- **SHORT EXERCISE**:
Beginning at the first line of the data, print each line exactly, stopping after the line that contains "1, 0), z_dir=cup_axis)".

- **INFORMATION PROVIDED**:
*****

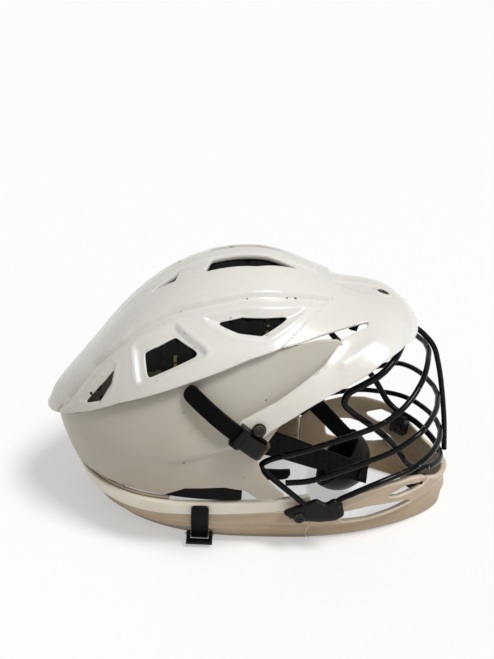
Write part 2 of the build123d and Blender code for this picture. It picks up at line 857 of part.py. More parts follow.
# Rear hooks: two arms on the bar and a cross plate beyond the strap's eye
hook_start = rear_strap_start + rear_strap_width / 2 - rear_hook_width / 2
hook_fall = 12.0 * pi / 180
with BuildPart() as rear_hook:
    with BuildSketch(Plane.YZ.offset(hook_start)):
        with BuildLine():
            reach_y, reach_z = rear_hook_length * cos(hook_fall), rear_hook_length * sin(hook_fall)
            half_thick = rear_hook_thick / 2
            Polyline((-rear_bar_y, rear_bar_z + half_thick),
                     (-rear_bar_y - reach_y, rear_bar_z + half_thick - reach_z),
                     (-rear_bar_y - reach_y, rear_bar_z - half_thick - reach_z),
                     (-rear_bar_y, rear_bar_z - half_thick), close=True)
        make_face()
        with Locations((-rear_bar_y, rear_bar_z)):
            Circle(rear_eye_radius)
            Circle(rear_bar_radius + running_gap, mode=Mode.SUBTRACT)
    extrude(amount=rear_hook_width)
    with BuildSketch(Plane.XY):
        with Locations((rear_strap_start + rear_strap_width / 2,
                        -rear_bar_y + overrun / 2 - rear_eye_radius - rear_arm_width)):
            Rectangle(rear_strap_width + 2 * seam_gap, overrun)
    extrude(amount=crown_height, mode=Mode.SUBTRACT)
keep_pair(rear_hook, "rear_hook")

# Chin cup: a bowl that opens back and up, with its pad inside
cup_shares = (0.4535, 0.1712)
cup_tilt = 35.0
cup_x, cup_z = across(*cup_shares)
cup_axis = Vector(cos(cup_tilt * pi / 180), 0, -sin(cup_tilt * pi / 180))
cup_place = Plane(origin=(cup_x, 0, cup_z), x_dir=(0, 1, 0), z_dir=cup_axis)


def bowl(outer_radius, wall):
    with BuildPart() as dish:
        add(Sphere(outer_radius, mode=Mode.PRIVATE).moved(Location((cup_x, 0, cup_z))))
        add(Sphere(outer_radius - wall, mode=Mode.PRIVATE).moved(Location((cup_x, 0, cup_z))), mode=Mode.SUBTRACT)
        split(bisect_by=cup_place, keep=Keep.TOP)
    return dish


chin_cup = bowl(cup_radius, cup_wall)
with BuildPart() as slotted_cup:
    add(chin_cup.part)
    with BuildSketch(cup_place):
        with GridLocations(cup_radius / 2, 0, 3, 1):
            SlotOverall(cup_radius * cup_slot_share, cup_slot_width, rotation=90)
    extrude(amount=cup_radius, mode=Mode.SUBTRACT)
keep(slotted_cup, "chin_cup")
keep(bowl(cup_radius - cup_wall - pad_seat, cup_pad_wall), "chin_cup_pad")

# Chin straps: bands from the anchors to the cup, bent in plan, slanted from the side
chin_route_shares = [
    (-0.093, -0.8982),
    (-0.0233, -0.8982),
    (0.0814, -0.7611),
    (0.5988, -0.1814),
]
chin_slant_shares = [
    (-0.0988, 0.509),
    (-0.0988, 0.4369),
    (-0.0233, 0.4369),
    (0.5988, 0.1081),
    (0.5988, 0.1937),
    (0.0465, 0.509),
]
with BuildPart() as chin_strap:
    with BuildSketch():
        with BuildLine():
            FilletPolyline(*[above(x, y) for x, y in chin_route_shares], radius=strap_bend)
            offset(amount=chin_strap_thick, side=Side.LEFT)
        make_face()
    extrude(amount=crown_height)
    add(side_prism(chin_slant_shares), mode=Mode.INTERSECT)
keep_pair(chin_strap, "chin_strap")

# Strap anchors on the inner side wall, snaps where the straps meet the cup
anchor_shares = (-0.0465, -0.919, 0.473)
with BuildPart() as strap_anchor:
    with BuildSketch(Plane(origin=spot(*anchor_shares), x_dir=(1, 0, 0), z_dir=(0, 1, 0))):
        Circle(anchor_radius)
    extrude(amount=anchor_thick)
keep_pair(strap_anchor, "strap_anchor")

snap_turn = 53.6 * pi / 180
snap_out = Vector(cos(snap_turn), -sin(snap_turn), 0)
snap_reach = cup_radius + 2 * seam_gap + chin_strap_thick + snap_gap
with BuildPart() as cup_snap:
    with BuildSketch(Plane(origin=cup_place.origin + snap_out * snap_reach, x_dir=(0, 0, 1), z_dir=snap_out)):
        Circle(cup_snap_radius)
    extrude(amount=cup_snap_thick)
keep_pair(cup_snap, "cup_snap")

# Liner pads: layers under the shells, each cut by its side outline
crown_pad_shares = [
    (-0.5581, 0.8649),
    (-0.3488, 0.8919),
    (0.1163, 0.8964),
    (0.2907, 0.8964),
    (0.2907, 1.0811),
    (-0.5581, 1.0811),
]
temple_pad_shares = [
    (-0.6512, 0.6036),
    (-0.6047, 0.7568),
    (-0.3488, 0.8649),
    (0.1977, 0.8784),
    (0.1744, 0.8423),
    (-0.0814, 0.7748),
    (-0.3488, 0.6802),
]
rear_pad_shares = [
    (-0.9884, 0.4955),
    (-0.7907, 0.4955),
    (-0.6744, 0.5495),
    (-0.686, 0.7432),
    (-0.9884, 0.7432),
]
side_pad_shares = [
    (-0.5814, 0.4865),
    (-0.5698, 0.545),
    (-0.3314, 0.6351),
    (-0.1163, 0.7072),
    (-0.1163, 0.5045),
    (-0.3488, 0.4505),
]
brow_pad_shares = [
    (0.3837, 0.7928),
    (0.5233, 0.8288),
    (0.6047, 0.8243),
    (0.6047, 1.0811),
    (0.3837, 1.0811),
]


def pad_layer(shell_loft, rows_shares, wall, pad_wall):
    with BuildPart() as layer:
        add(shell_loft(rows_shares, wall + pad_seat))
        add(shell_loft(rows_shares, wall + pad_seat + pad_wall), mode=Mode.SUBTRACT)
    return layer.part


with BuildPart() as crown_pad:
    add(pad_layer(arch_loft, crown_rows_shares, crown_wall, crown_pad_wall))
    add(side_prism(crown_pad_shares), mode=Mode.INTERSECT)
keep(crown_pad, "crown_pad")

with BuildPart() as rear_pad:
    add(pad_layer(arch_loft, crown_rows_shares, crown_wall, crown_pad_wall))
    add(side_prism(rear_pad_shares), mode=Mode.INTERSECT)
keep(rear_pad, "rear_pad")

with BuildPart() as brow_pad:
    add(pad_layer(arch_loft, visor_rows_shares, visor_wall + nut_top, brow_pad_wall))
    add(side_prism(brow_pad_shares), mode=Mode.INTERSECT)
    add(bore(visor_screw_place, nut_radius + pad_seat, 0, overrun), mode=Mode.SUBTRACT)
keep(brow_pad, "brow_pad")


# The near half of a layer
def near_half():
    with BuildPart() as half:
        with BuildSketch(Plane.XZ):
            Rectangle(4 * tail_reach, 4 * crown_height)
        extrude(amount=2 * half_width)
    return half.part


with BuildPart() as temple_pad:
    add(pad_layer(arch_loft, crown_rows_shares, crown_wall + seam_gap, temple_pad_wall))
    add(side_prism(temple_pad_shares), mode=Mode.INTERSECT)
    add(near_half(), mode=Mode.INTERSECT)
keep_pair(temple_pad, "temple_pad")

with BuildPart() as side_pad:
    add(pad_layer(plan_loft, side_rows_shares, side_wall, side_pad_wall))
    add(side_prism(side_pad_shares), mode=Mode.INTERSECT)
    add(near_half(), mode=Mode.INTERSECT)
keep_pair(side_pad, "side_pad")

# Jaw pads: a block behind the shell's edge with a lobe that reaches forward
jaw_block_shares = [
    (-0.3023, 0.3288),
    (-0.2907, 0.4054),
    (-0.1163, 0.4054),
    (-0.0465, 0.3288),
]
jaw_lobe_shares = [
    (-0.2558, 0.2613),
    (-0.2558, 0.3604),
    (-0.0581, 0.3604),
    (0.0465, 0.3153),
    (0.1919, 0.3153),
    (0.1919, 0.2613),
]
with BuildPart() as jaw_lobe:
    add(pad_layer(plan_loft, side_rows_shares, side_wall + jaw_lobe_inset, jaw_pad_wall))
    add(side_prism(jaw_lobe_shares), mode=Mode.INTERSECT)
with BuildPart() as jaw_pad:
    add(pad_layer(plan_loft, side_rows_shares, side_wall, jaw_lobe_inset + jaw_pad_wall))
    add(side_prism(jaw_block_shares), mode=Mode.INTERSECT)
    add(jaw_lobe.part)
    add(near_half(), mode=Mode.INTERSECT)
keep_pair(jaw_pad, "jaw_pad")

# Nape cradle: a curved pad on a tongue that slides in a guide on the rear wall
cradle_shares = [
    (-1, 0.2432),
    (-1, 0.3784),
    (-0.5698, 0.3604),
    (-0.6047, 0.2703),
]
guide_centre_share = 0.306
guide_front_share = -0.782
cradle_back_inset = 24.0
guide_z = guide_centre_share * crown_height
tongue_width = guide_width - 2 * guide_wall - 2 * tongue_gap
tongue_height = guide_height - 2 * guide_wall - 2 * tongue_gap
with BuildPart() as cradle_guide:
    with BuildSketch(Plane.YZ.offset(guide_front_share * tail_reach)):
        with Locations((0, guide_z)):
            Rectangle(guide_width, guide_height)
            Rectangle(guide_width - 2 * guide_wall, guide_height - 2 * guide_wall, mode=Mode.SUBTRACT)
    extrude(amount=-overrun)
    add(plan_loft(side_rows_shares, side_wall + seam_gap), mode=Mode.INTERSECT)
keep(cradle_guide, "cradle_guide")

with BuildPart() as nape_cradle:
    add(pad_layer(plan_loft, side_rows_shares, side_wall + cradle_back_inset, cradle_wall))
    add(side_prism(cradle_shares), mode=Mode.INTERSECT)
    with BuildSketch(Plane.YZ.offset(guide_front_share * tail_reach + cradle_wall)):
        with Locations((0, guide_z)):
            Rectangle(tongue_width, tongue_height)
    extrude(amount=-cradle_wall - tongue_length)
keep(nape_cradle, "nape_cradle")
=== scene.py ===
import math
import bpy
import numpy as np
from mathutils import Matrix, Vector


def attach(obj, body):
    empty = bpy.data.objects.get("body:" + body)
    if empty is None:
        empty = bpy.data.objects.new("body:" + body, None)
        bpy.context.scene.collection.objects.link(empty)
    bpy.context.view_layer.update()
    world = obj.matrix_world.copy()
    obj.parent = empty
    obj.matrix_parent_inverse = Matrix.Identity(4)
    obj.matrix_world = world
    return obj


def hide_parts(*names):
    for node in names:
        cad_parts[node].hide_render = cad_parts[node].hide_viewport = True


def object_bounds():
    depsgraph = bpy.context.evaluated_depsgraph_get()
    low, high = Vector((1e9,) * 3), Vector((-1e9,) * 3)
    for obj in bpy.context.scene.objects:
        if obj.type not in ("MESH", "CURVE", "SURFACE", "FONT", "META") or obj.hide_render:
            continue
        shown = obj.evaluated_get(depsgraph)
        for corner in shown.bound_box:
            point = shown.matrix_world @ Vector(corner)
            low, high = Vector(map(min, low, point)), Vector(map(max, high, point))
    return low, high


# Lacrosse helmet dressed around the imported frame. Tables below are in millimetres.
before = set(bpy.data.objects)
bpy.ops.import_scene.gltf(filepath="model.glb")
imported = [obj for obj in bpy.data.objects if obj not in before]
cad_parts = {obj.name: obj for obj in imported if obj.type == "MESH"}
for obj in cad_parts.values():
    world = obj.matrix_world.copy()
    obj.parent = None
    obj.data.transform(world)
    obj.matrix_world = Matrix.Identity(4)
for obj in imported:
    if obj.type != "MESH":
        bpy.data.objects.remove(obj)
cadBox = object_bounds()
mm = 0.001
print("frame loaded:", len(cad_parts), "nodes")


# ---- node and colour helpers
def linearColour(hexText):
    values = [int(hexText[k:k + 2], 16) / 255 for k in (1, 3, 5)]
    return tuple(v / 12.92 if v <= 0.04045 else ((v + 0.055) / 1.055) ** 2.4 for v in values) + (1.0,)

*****

- **OUTPUT OF THE EXERCISE**:
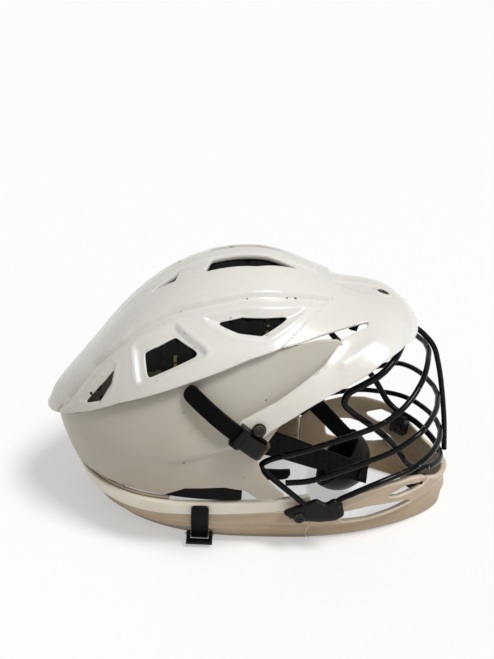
Write part 2 of the build123d and Blender code for this picture. It picks up at line 857 of part.py. More parts follow.
# Rear hooks: two arms on the bar and a cross plate beyond the strap's eye
hook_start = rear_strap_start + rear_strap_width / 2 - rear_hook_width / 2
hook_fall = 12.0 * pi / 180
with BuildPart() as rear_hook:
    with BuildSketch(Plane.YZ.offset(hook_start)):
        with BuildLine():
            reach_y, reach_z = rear_hook_length * cos(hook_fall), rear_hook_length * sin(hook_fall)
            half_thick = rear_hook_thick / 2
            Polyline((-rear_bar_y, rear_bar_z + half_thick),
                     (-rear_bar_y - reach_y, rear_bar_z + half_thick - reach_z),
                     (-rear_bar_y - reach_y, rear_bar_z - half_thick - reach_z),
                     (-rear_bar_y, rear_bar_z - half_thick), close=True)
        make_face()
        with Locations((-rear_bar_y, rear_bar_z)):
            Circle(rear_eye_radius)
            Circle(rear_bar_radius + running_gap, mode=Mode.SUBTRACT)
    extrude(amount=rear_hook_width)
    with BuildSketch(Plane.XY):
        with Locations((rear_strap_start + rear_strap_width / 2,
                        -rear_bar_y + overrun / 2 - rear_eye_radius - rear_arm_width)):
            Rectangle(rear_strap_width + 2 * seam_gap, overrun)
    extrude(amount=crown_height, mode=Mode.SUBTRACT)
keep_pair(rear_hook, "rear_hook")

# Chin cup: a bowl that opens back and up, with its pad inside
cup_shares = (0.4535, 0.1712)
cup_tilt = 35.0
cup_x, cup_z = across(*cup_shares)
cup_axis = Vector(cos(cup_tilt * pi / 180), 0, -sin(cup_tilt * pi / 180))
cup_place = Plane(origin=(cup_x, 0, cup_z), x_dir=(0, 1, 0), z_dir=cup_axis)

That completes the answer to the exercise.